A capacity crowd packed into Arena Riga, most of them hoping to see Latvia qualify for the Games for the fourth time in a row. France, bidding for a first Olympics since 2002, had other ideas. Damien Fleury, back here in 2021 as captain of Les Bleus, opened the scoring on a third-minute power play; Laurent Meunier extended the lead late in the first period. Suddenly, with a two-goal advantage, the French had one foot on the plane to Sochi and Latvia was facing Madame Guillotine.

That passionate home crowd was anxious. Their heroes had chances, but twice failed to beat Cristobal Huet on the power play and the French defence remained strong throughout the second period. But, with the pressure building on the home team, a moment of magic from Lauris Darzins changed everything. At the time, he was a 28-year-old star of the KHL and he finished this tournament as Latvia’s leading scorer. But the individual effort he produced five minutes before the end of the second period was his biggest moment, collecting the puck in his own zone and streaking off to the races before faking a shot and beating Huet – at last – with a wrister. Latvia’s ebullient head coach Ted Nolan described it as “an NHL goal” in the post-game press conference.

The 2-1 scoreline was welcomed in Kazakhstan, but no good to either team on the ice. Then the first shift of the third period gave Latvia what it needed. Darzins was involved again, firing in a shot that Huet blocked only for Martins Karsums to put away the rebound.
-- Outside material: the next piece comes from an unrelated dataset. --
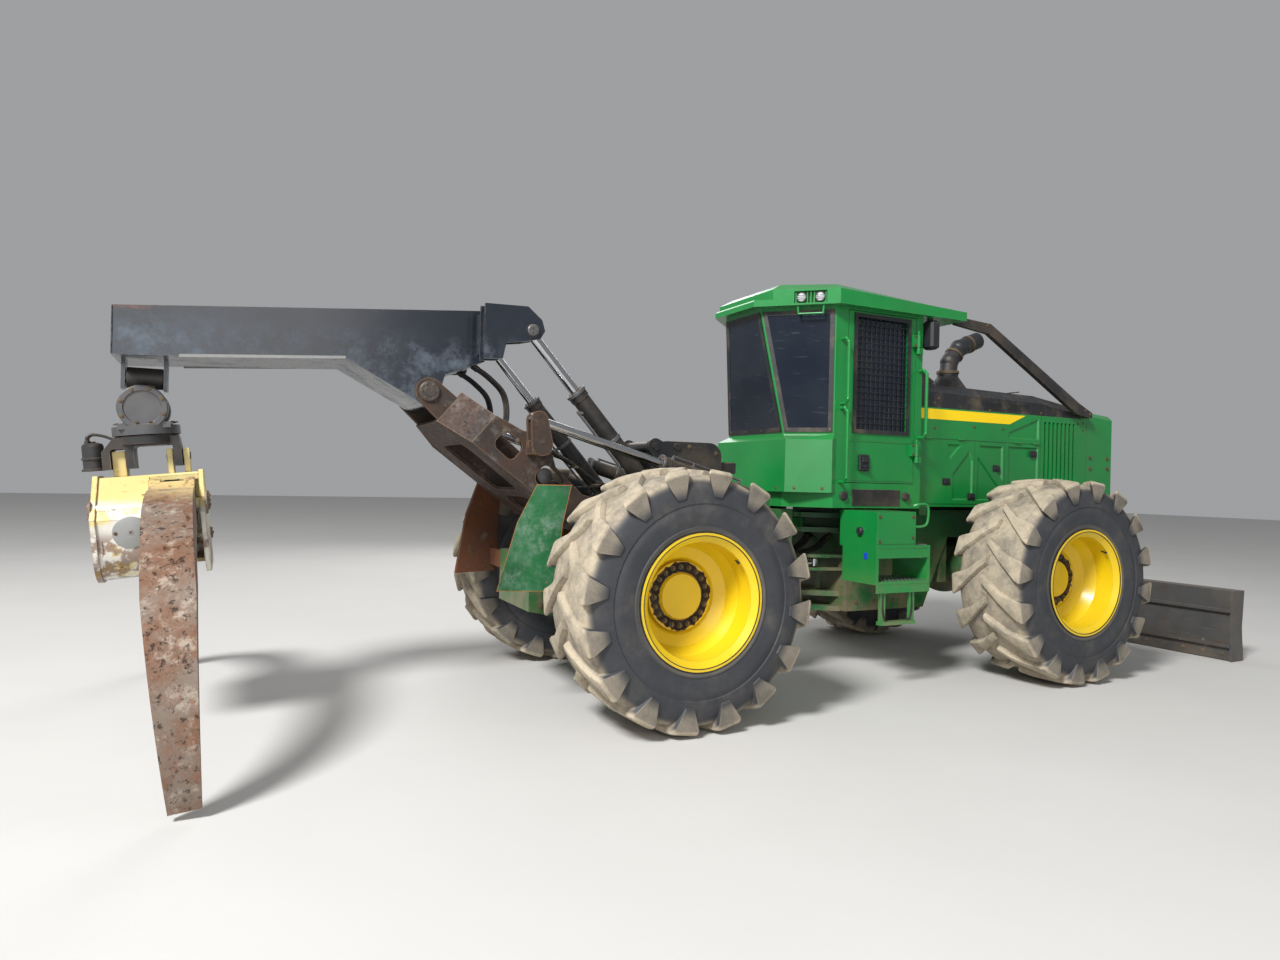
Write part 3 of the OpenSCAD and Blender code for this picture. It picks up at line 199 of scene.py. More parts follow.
def hung(x, y, z):
    """A place on the hanging grapple, told upright from its snubber pin; it leans as the grapple does."""
    drop = z - SNUBBER_Z
    return rear(SNUBBER_X + x * math.cos(LEAN) - drop * math.sin(LEAN), y,
                SNUBBER_Z + x * math.sin(LEAN) + drop * math.cos(LEAN))


def hung_far(x, y, z):
    """The same half a turn round the grapple, for its second tong."""
    return hung(-x, -y, z)


def add_object(name, data):
    made = bpy.data.objects.new(name, data)
    bpy.context.scene.collection.objects.link(made)
    return made


# ---------------------------------------------------------------- materials
def srgb(r, g, b):
    """A colour as read on a screen, 0 to 255, in Blender's linear values."""
    lin = [((c / 255 + 0.055) / 1.055) ** 2.4 if c > 10.3 else c / 255 / 12.92 for c in (r, g, b)]
    return (*lin, 1.0)


def darker(colour, share):
    return (*[c * share for c in srgb(*colour)[:3]], 1.0)


class Graph:
    """Short hand for building one material's nodes."""

    def __init__(self, name):
        self.mat = bpy.data.materials.new(name)
        self.mat.use_nodes = True
        self.tree = self.mat.node_tree
        self.tree.nodes.clear()
        self.out = self.node("ShaderNodeOutputMaterial")
        self.shader = self.node("ShaderNodeBsdfPrincipled")
        self.tree.links.new(self.shader.outputs[0], self.out.inputs["Surface"])
        self.coords = self.node("ShaderNodeTexCoord")

    def node(self, kind, **settings):
        made = self.tree.nodes.new(kind)
        for key, value in settings.items():
            setattr(made, key, value)
        return made

    def put(self, socket, value):
        """Feeds a socket with another one's output, a value, or a colour of three parts from 0 to 255."""
        if isinstance(value, bpy.types.NodeSocket):
            self.tree.links.new(value, socket)
        else:
            socket.default_value = srgb(*value) if isinstance(value, tuple) and len(value) == 3 else value

    def point(self, stretch=(1, 1, 1), turn=(0, 0, 0)):
        mapping = self.node("ShaderNodeMapping")
        mapping.inputs["Scale"].default_value = stretch
        mapping.inputs["Rotation"].default_value = turn
        self.put(mapping.inputs["Vector"], self.coords.outputs["Object"])
        return mapping.outputs["Vector"]

    def noise(self, scale, detail=6, rough=0.6, stretch=(1, 1, 1), turn=(0, 0, 0)):
        made = self.node("ShaderNodeTexNoise")
        self.put(made.inputs["Vector"], self.point(stretch, turn))
        made.inputs["Scale"].default_value = scale
        made.inputs["Detail"].default_value = detail
        made.inputs["Roughness"].default_value = rough
        return made.outputs["Fac"]

    def math(self, op, a, b=0.0, clamp=False):
        made = self.node("ShaderNodeMath", operation=op, use_clamp=clamp)
        self.put(made.inputs[0], a)
        self.put(made.inputs[1], b)
        return made.outputs[0]

    add = partialmethod(math, "ADD")
    less = partialmethod(math, "SUBTRACT")
    mul = partialmethod(math, "MULTIPLY")
    most = partialmethod(math, "MAXIMUM")
    size = partialmethod(math, "ABSOLUTE")

    def ramp(self, value, low, high, out_low=0.0, out_high=1.0):
        made = self.node("ShaderNodeMapRange", interpolation_type="SMOOTHSTEP")
        self.put(made.inputs["Value"], value)
        for key, v in (("From Min", low), ("From Max", high), ("To Min", out_low), ("To Max", out_high)):
            made.inputs[key].default_value = v
        return made.outputs["Result"]

    def spots(self, low, high, *noise):
        """The patches of a noise: 0 where it is under `low`, 1 where it is over `high`."""
        return self.ramp(self.noise(*noise), low, high)

    def mix(self, factor, a, b):
        made = self.node("ShaderNodeMix", data_type="RGBA")
        self.put(made.inputs["Factor"], factor)
        self.put(made.inputs[6], a)
        self.put(made.inputs[7], b)
        return made.outputs[2]

    def blend(self, mask, share, under, over):
        """A colour over another where the mask is, thinned to a share."""
        return self.mix(self.mul(mask, share), under, over)

    def lay(self, over, mask, share=None):
        """Lays one more colour over the material's own, where the mask is."""
        self.colour = self.mix(mask if share is None else self.mul(mask, share), self.colour, over)

    def position(self):
        split = self.node("ShaderNodeSeparateXYZ")
        self.put(split.inputs[0], self.coords.outputs["Object"])
        return split.outputs

    def upward(self):
        split = self.node("ShaderNodeSeparateXYZ")
        self.put(split.inputs[0], self.coords.outputs["Normal"])
        return split.outputs[2]

    def edges(self, radius):
        """1 along sharp edges, 0 on flat faces."""
        bevel = self.node("ShaderNodeBevel", samples=4)
        bevel.inputs["Radius"].default_value = radius
        geometry = self.node("ShaderNodeNewGeometry")
        dot = self.node("ShaderNodeVectorMath", operation="DOT_PRODUCT")
        self.put(dot.inputs[0], bevel.outputs[0])
        self.put(dot.inputs[1], geometry.outputs["Normal"])
        return self.ramp(dot.outputs["Value"], 0.995, 0.9)

    def finish(self, colour, rough, metal=0.0, bump=None, bump_size=0.01, coat=0.0):
        self.put(self.shader.inputs["Base Color"], colour)
        self.put(self.shader.inputs["Roughness"], rough)
        self.put(self.shader.inputs["Metallic"], metal)
        if coat:
            self.shader.inputs["Coat Weight"].default_value = coat
            self.shader.inputs["Coat Roughness"].default_value = 0.2
        if bump is not None:
            made = self.node("ShaderNodeBump")
            made.inputs["Strength"].default_value = 1.0
            made.inputs["Distance"].default_value = bump_size
            self.put(made.inputs["Height"], bump)
            self.put(self.shader.inputs["Normal"], made.outputs["Normal"])
        return self.mat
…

Then it was game management time. France needed two goals; Latvia allowed just six shots at Edgars Masalskis. An overtime winner for Pierre-Eduard Bellemare was scant consolation for the French as the home crowd celebrated a defeat that felt like a victory.

Eight years on ...

Since that day in February 2013, both nations have undergone a change of generations. However, for the French, the memory of simultaneously winning and losing still stings. Sacha Treille played in that game, and he’s ready to do everything to rewrite the script this time around.
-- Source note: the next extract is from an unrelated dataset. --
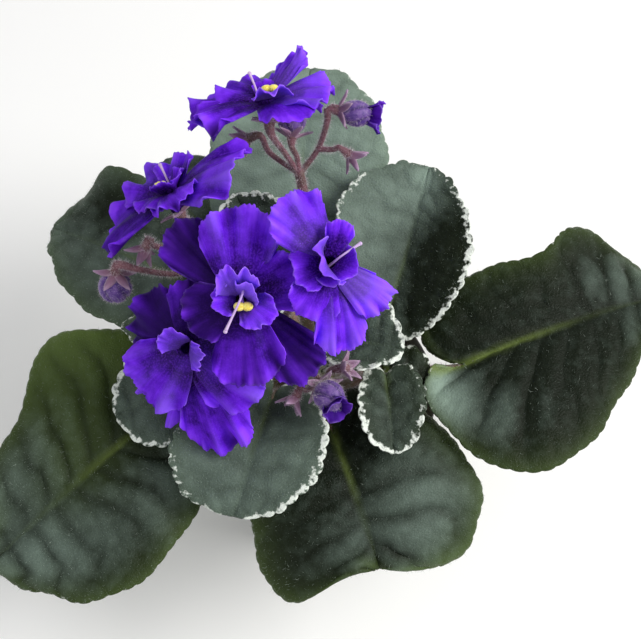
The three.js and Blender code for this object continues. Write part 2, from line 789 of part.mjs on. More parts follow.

“It’s a different scenario from last time,” he said after his goals saw Les Bleus to a 2-0 win over Italy. “We know that a win, even in overtime, will be enough.

“We’ll go into this game as if it was our last. There’s an enormous hunger. We know the arena will be full, but that just motivates us even more. We have to cut out any errors, everyone has to play his best hockey. Then we have a chance.”
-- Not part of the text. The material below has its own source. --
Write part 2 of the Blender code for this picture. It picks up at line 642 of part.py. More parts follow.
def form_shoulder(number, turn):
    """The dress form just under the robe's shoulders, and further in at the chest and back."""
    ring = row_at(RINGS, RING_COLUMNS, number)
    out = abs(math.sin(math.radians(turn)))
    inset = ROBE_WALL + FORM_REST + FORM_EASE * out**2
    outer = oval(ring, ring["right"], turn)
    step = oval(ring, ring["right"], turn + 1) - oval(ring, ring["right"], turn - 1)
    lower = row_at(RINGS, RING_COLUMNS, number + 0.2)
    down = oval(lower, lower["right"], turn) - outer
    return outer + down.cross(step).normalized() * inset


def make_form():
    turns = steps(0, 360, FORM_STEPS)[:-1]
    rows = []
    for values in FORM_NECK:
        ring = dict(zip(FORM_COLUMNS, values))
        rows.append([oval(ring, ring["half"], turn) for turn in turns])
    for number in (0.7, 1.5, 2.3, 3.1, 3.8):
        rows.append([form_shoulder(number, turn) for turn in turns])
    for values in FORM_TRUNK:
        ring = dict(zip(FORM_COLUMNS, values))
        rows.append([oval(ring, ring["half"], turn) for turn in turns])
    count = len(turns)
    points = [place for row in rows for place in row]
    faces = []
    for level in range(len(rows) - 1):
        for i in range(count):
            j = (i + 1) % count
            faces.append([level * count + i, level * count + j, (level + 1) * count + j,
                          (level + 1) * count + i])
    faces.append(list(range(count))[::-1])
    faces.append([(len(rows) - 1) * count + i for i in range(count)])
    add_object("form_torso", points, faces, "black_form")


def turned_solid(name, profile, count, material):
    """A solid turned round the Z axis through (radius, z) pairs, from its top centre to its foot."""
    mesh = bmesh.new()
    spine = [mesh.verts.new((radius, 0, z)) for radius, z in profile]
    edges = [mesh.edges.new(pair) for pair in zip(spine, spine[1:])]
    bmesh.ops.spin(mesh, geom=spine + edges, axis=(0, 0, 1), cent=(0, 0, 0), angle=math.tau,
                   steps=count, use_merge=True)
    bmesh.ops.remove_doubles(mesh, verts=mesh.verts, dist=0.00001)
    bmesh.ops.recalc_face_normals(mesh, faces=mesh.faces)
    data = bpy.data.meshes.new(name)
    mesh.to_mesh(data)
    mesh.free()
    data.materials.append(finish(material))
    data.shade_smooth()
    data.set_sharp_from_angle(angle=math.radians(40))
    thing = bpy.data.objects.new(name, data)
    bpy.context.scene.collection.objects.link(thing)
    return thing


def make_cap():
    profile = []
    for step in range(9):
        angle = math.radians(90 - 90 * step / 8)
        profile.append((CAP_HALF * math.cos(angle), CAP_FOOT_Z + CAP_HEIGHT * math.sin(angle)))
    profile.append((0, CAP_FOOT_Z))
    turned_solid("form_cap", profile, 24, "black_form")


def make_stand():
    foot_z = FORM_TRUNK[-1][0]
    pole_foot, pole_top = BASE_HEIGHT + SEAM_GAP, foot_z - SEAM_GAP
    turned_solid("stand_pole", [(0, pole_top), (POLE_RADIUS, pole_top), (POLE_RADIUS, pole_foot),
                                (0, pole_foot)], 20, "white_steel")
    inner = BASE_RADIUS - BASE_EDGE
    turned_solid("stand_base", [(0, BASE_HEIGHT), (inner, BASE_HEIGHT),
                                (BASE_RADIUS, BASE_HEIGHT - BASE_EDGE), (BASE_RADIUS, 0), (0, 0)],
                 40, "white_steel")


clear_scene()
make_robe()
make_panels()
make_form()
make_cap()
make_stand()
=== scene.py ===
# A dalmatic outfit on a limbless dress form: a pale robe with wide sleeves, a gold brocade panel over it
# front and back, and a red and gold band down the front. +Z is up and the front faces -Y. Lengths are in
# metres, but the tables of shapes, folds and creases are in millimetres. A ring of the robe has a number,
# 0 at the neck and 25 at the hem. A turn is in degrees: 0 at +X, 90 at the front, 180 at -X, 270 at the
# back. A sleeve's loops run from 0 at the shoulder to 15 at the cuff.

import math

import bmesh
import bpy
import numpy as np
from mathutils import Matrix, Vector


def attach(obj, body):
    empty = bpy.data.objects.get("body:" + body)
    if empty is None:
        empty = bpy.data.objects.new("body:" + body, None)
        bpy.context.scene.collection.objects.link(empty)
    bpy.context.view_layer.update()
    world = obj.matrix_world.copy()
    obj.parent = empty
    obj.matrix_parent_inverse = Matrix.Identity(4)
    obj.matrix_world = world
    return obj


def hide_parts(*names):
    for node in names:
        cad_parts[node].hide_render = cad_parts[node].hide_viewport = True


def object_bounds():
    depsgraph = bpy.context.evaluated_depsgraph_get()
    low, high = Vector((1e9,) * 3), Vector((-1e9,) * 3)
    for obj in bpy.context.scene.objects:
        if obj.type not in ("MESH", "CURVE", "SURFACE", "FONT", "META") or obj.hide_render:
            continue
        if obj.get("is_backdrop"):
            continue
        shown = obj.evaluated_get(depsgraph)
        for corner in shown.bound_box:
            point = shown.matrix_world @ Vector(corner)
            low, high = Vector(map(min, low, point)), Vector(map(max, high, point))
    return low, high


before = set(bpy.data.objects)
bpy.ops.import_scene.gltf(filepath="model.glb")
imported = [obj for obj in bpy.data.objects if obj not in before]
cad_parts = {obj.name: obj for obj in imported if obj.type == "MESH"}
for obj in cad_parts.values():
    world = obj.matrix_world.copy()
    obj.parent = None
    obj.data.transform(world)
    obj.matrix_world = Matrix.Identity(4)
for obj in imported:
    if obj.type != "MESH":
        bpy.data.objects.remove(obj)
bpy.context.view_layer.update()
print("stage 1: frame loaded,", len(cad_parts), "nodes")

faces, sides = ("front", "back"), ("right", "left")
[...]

French head coach Philippe Bozon is also looking forward to the challenge of taking his country to its first Games since 2002, when he was on the team in Salt Lake City.

“Everyone’s well motivated,” he said after that 2-0 win over Italy. “We knew what the challenge was going to be, we wanted to be in this position on Sunday and we’re right there. We are 60, maybe 65 minutes away from what we want.”

Latvia’s proud run of Olympic appearances was halted four years ago when Germany got the verdict in the final qualification round in Riga. Since then, a new generation has emerged to lead the national team – and they are desperate to make it to Beijing.

“This is huge,” said Rudolfs Balcers, who was a 15-year-old playing junior hockey in Norway when Latvia got past France in 2013. “There’s one mission for us. We’re playing at home and we have a goal to win and go to the Olympics.

“We’re trying to get better here every day and it’s going to be a huge one against France.”

Latvian head coach Harijs Vitolins has plenty of Olympic history: in 2018 he was an assistant coach on the golden OAR roster, having earlier served a similar role on Latvia’s 2006 and 2010 teams. Unexpectedly catapulted into the hot seat a month before this tournament, he believes France poses the biggest threat to a side that has yet to allow a goal in Riga this week.

“The pick of the French team is its NHL trio, plus they also have players from Switzerland’s top league,” Vitolins said. “They themselves say that this is the last chance for their strongest roster [to go to the Olympics].

“We’ve seen that they have a good power play, so we need to play with the same discipline we showed [against Hungary], where we never had to use our penalty kill.

“We’ll spend Saturday looking at the details that need some attention. We have a bit of time to look at everything and decide on our tactics against France.”